I sincerely hope that this version is better than the first edition, although anything short of a random re-arrangement of pages would serve as an improvement. The first edition actually delayed my initial use of Python by about a year and a half. I had heard wonderful things about the language so I figured, "Ah, an O'Reilly book!" Big mistake.
Wow, I'm quite surprised actually, I had exactly the opposite experience with the first edition of "Learning Python."

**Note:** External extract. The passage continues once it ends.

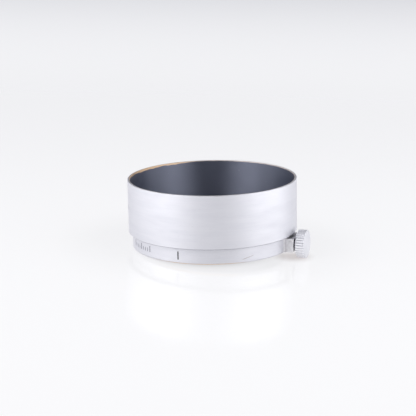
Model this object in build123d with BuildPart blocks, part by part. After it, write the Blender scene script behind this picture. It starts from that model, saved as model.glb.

I distinctly remember picking up the book in '99, reading the first three chapters to get introduced to the language basics, then writing my first web-scraper to pull weather forecasts off weather.com and forward them as emails, arriving on my handset as an SMS message (AT&T was running a free email-to-SMS gateway at the time, and didn't charge to receive the messages). I think I skipped ahead to chapter 11 or so to find the code for reading html as text from a URL, as opposed to a local file.
I had never written a tool which perform network lookups and was really impressed with the simplicity of the language and the book. The progression was from the very general to the very specific. The first three chapters were a history and basic introduction to the relatively unique concepts such as whitespace handling and how to deal with strings, as well as how Python handles common stuff like while and for loops. If I recall correctly it stepped into classes and objects after that, then proceed into specific libraries.
I've been doing professional coding in Python ever since, and always recommend "Learning Python" as an introduction to newbies.
My only disappointment in fact was that the size of the book has grown so much in the course of the last few editions.